がん細胞はどんどん変異
がん細胞の性質は千差万別です。がん細胞にはいろいろな遺伝子変異による様々な異常があるのです。そして、さらに変異しやすいのが特徴です。
がん細胞はどれも同じではない
ひと口にがん細胞といっても、それぞれに個性があり、性質は千差万別です。増殖が速いか遅いか、転移しやすいかしにくいか、免疫逃避に長けいているかいないか……。同じがんとは思えないほどの差があります。その違いは元がどんな組織の細胞だったかにもよりますし、どんな壊れ方をしてきたかによっても、がんとしての動き方が変わります。
がん細胞は遺伝子変異の結果
がん細胞に共通している性質のひとつは、周囲の秩序を無視して増殖することですが、そうなっている理由も様々です。あらゆる細胞はサイトカインの増殖信号を受け取って分裂・増殖するのですが、がん細胞はその信号経路が壊れています。その壊れ方もそれぞれで、増殖信号を受け取るレセプターが異常に増えている場合、増殖信号がなくてもレセプターが反応する場合、増殖信号を自分で勝手に作る場合などが考えられます。がん細胞は遺伝子変異の積み重ねによって生まれます。どんな遺伝子変異が重なっているかで、がん細胞の性質も変わっていくのです。
がん細胞は変異しやすい
がん細胞になってからも遺伝子変異は積み重なります。むしろDNAが損傷して不安定になっているために、正常な細胞よりもさらに壊れやすい傾向があるのです。その結果、増殖が速まったり、転移しやすくなったり、転移した先でより生き延びるようになったりするなど、不都合な変異も進みます。
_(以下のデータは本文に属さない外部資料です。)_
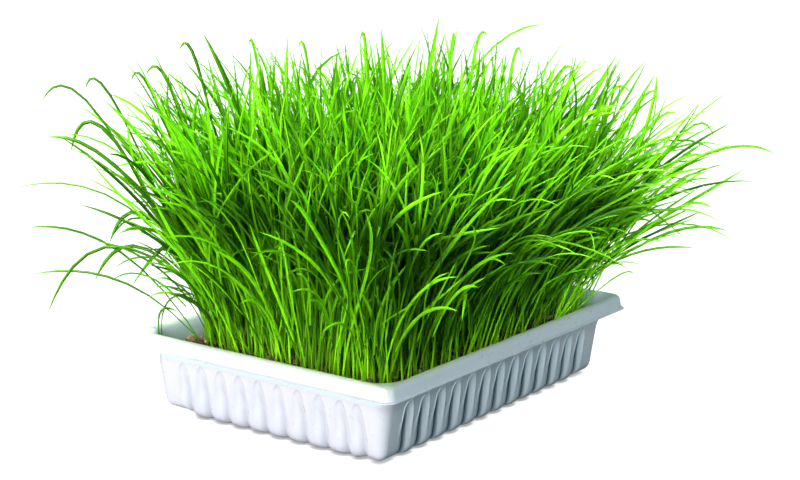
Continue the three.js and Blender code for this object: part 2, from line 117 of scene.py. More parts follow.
SOIL_GAP = 0.5 * MM
SOIL_FLOOR = 1.7 * MM
SOIL_TOP = 38.3 * MM
SOIL_EDGE = 34.5 * MM
SOIL_SIDE = np.array([31, 27, 20, 8, 4.5, 2.6]) * MM  # heights of the rows down the soil's side
SOIL_DIP_POWER = 10
SOIL_CELLS = (176, 132)
SOIL_CORNER = 9 * MM
SOIL_LUMPS = ((22, 1.0), (9, 1.5), (3.6, 0.8), (1.5, 0.35))  # their sizes and heights in millimetres
RIDGE = {"x": -98.5 * MM, "width": 5 * MM, "height": 4.6 * MM, "end": 74 * MM, "lump": 13 * MM}
CRUMB_SIZES = (0.5 * MM, 2.3 * MM)
CLOD_SIZES = (2 * MM, 4 * MM)
CLOD_COUNT = 46
# Clods on the ridge of soil along the short near side: x, y and size in millimetres.
HIGH_CLODS = (
    *((-84, 73, 4.4), (-93, 65, 2.6), (-98, 53, 3.2), (-94, 46, 2.8), (-100, 34, 2.8)),
    *((-101, 15, 3.2), (-100, 4, 2.6), (-100, -18, 2.8), (-99, -40, 3.3), (-100, -48, 2.6)),
    (-97, -62, 3),
)
CLOD_RISE = 0.35  # of a high clod's middle over the soil, as a share of its size
PALE = {"crumbs": 0.12, "clods": 0.15}  # shares of them that are pale
GRAIN_COUNT = 170
GRAIN_HALF = np.array([3.1, 1.5, 1.3]) * MM
ROOT_COUNT = 150
ROOT_STEPS = 10
ROOT_STEP = 1.3 * MM
ROOT_RADII = (0.32 * MM, 0.14 * MM)

# ---- Grass ----

TUFT_COLUMNS, TUFT_ROWS = 5, 4
TUFT_PITCH = np.array([41, 37]) * MM
PLANT_HALF = np.array([99, 71]) * MM  # the plants stand within this half length and half width
ROOT_HEIGHT = 33 * MM
ROOT_DEPTH = 4 * MM
BARE = {"place": np.array([-106, 79]) * MM, "radius": 27 * MM, "kept": 0.04}  # a corner with few plants
BLADE_LENGTH = 160 * MM
LENGTH_SPREAD = {"share": 0.46, "power": 1.4}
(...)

抗がん剤が効かなくなる薬剤耐性にも、がん細胞が変異して、薬の攻撃に強くなってきたケースが多いと考えられます。
がん細胞が凶暴化する前に
そのように性質が安定していないこともがん細胞の特徴です。今、動きが鈍いがんでも、いつ変異して危険ながんになるかはわかりません。がんをなるべく早く治療することは、手に負えない凶暴な細胞になる前に、危険を摘み取るということでもあります。相手が進行がんの場合、体のあちこちに散らばったがん細胞が、変異を続けています。その点からもがん細胞を殺し尽くせない上に変異原性(発がん性)のある抗がん剤だけでは不十分です。微小分散がんの殲滅が得意で、免疫力を高めるANK療法なども、全身療法のメニューに加えたほうが望ましいといえます。